- RECORDED INFORMATION -
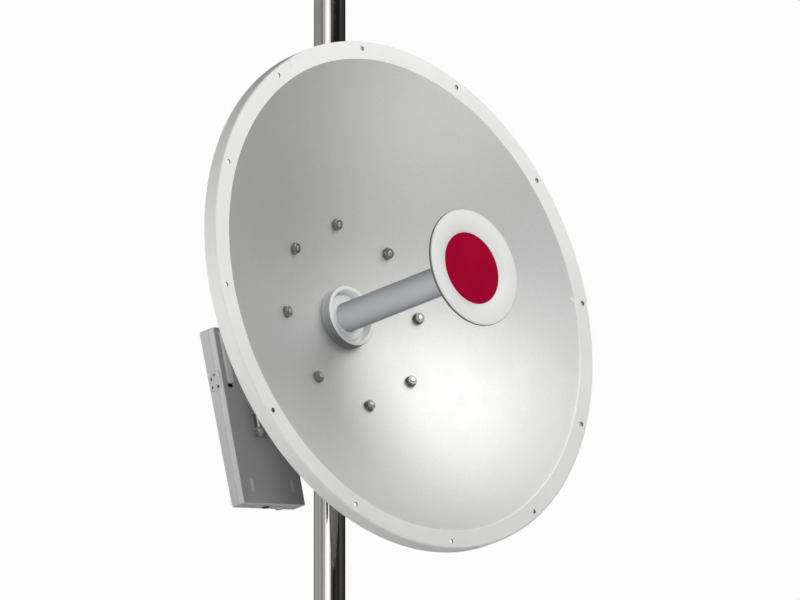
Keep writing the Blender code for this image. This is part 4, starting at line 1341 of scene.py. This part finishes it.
class ANTENNA_OT_studio(Operator):
    """Lays the pale floor and sets the soft light and the camera"""

    bl_idname = "antenna.studio"
    bl_label = "Studio"

    def execute(self, context):
        studio = context.scene.antenna_studio
        bm = bmesh.new()
        bmesh.ops.create_circle(bm, cap_ends=True, segments=96, radius=studio.floor)
        mesh = bpy.data.meshes.new("floor")
        bm.to_mesh(mesh)
        bm.free()
        mesh.materials.append(floor_paper("pale floor", studio.floor))
        floor = bpy.data.objects.new("floor", mesh)
        floor.location.z = -0.0005
        context.scene.collection.objects.link(floor)
        self.add_world(context)
        self.add_boxes(context)
        self.add_camera(context, studio)
        context.scene.view_settings.view_transform = "Standard"
        return {"FINISHED"}

    def add_world(self, context):
        """Soft lobes of light for the pieces, and white paper for the camera."""
        world = bpy.data.worlds.new("studio")
        world.use_nodes = True
        tree = world.node_tree
        tree.nodes.clear()

        def add(kind, inputs=(), which=0, **settings):
            return add_node(tree, kind, dict(inputs), settings).outputs[which]

        way = add("ShaderNodeTexCoord", which="Generated")
        total = AMBIENT
        for name, azimuth, elevation, strength in LOBES:
            towards = {0: way, 1: facing(azimuth, elevation)}
            dot = add("ShaderNodeVectorMath", towards, "Value", operation="DOT_PRODUCT")
            limits = {"From Min": math.cos(LOBE_REACH), "From Max": math.cos(LOBE_CORE), "To Max": strength}
            lobe = add(
                "ShaderNodeMapRange", {"Value": dot, **limits}, interpolation_type="SMOOTHSTEP", name=name
            )
            total = add("ShaderNodeMath", {0: total, 1: lobe}, operation="ADD")
        light = add("ShaderNodeBackground", {"Color": (1.0, 1.0, 1.0, 1.0), "Strength": total})
        paper = add("ShaderNodeBackground", {"Color": (0.98, 0.98, 0.98, 1.0), "Strength": 1.0})
        seen = add("ShaderNodeLightPath", which="Is Camera Ray")
        both = add("ShaderNodeMixShader", {0: seen, 1: light, 2: paper})
        tree.links.new(both, tree.nodes.new("ShaderNodeOutputWorld").inputs["Surface"])
        context.scene.world = world

    def add_boxes(self, context):
        for name, azimuth, elevation, width, height, strength in BOXES:
            way = facing(azimuth, elevation)
            light = bpy.data.lights.new(f"softbox {name}", "AREA")
            light.shape = "RECTANGLE"
            light.color = TINTS.get(name, (1.0, 1.0, 1.0))
            light.size, light.size_y = width, height
            light.energy = strength * math.pi * width * height
            box = bpy.data.objects.new(f"softbox {name}", light)
            box.location = BOX_AIM + way * BOX_DISTANCE
            box.rotation_euler = way.to_track_quat("Z", "Y").to_euler()
            box.visible_camera = False
            context.scene.collection.objects.link(box)

    def add_camera(self, context, studio):
        """A long lens, set so that the rim's centre falls on its place in the picture."""
        a, p = studio.azimuth, studio.pitch
        upwards = Vector((0.0, 0.0, 1.0))
        right = Vector((math.cos(a), -math.sin(a), 0.0))
        level = Vector((-math.sin(a), -math.cos(a), 0.0))
        back = math.cos(p) * level - math.sin(p) * upwards
        up = math.sin(p) * level + math.cos(p) * upwards
        data = bpy.data.cameras.new("camera")
        data.lens = studio.lens
        data.sensor_width = SENSOR
        data.clip_start, data.clip_end = 1.0, 200.0
        pixels = PICTURE_WIDTH * studio.lens / SENSOR / studio.distance
        place = DISH.to_translation() + studio.distance * back
        place -= right * (studio.centre_u / pixels) + up * (studio.centre_v / pixels)
        camera = bpy.data.objects.new("camera", data)
        camera.matrix_world = Matrix.Translation(place) @ Matrix((right, up, back)).transposed().to_4x4()
        context.scene.collection.objects.link(camera)
        context.scene.camera = camera


PIECES = (
    ANTENNA_OT_reflector, ANTENNA_OT_back_plate, ANTENNA_OT_reflector_bolts, ANTENNA_OT_collar,
    ANTENNA_OT_tube, ANTENNA_OT_cone, ANTENNA_OT_subreflector, ANTENNA_OT_centre_disc,
    ANTENNA_OT_housing, ANTENNA_OT_tilt_bracket, ANTENNA_OT_pole_bracket, ANTENNA_OT_clamps,
    ANTENNA_OT_radio_arm, ANTENNA_OT_radio_case, ANTENNA_OT_ports, ANTENNA_OT_mast,
    ANTENNA_OT_studio,
)
GROUPS = {
    "antenna_dish": ANTENNA_PG_dish,
    "antenna_feed": ANTENNA_PG_feed,
    "antenna_mount": ANTENNA_PG_mount,
    "antenna_case": ANTENNA_PG_case,
    "antenna_mast": ANTENNA_PG_mast,
    "antenna_studio": ANTENNA_PG_studio,
}


class ANTENNA_PT_pieces(Panel):
    """Lists the pieces and the sizes and colours that they are made from"""

    bl_label = "Dish antenna"
    bl_idname = "ANTENNA_PT_pieces"
    bl_space_type = "VIEW_3D"
    bl_region_type = "UI"
    bl_category = "Antenna"

    def draw(self, context):
        for piece in PIECES:
            self.layout.operator(piece.bl_idname)
        for name, group in GROUPS.items():
            column = self.layout.column(align=True)
            for key in group.__annotations__:
                column.prop(getattr(context.scene, name), key)


CLASSES = (*GROUPS.values(), *PIECES, ANTENNA_PT_pieces)


def register():
    for item in CLASSES:
        bpy.utils.register_class(item)
    for name, group in GROUPS.items():
        setattr(bpy.types.Scene, name, PointerProperty(type=group))


def unregister():
    for name in GROUPS:
        delattr(bpy.types.Scene, name)
    for item in reversed(CLASSES):
        bpy.utils.unregister_class(item)


def main():
    register()
    for piece in PIECES:
        family, name = piece.bl_idname.split(".")
        getattr(getattr(bpy.ops, family), name)()


if __name__ == "__main__":
    main()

- PROBLEM TO SOLVE -
Restate, word for word and with nothing added, the lines from the first line of the listing through the one where "kind, dict(inputs), settings).outputs[which]" stands.

- WRITTEN SOLUTION -
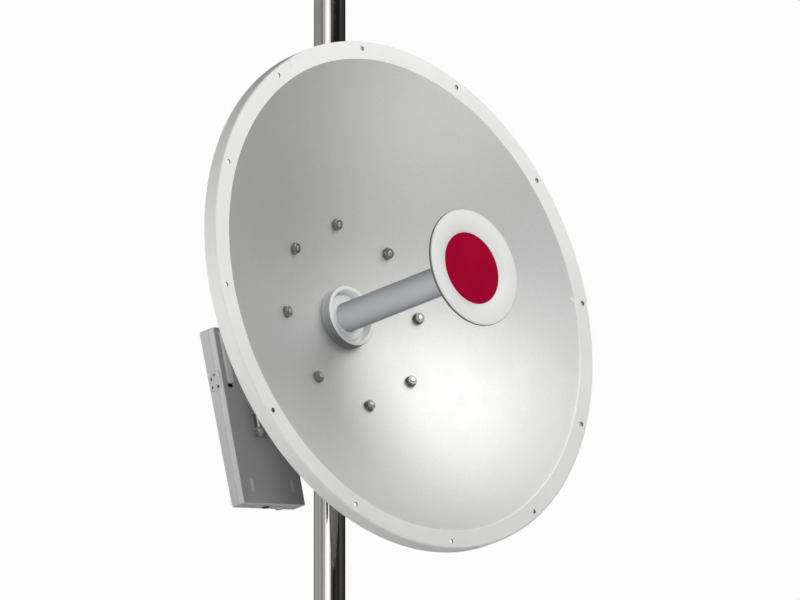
Keep writing the Blender code for this image. This is part 4, starting at line 1341 of scene.py. This part finishes it.
class ANTENNA_OT_studio(Operator):
    """Lays the pale floor and sets the soft light and the camera"""

    bl_idname = "antenna.studio"
    bl_label = "Studio"

    def execute(self, context):
        studio = context.scene.antenna_studio
        bm = bmesh.new()
        bmesh.ops.create_circle(bm, cap_ends=True, segments=96, radius=studio.floor)
        mesh = bpy.data.meshes.new("floor")
        bm.to_mesh(mesh)
        bm.free()
        mesh.materials.append(floor_paper("pale floor", studio.floor))
        floor = bpy.data.objects.new("floor", mesh)
        floor.location.z = -0.0005
        context.scene.collection.objects.link(floor)
        self.add_world(context)
        self.add_boxes(context)
        self.add_camera(context, studio)
        context.scene.view_settings.view_transform = "Standard"
        return {"FINISHED"}

    def add_world(self, context):
        """Soft lobes of light for the pieces, and white paper for the camera."""
        world = bpy.data.worlds.new("studio")
        world.use_nodes = True
        tree = world.node_tree
        tree.nodes.clear()

        def add(kind, inputs=(), which=0, **settings):
            return add_node(tree, kind, dict(inputs), settings).outputs[which]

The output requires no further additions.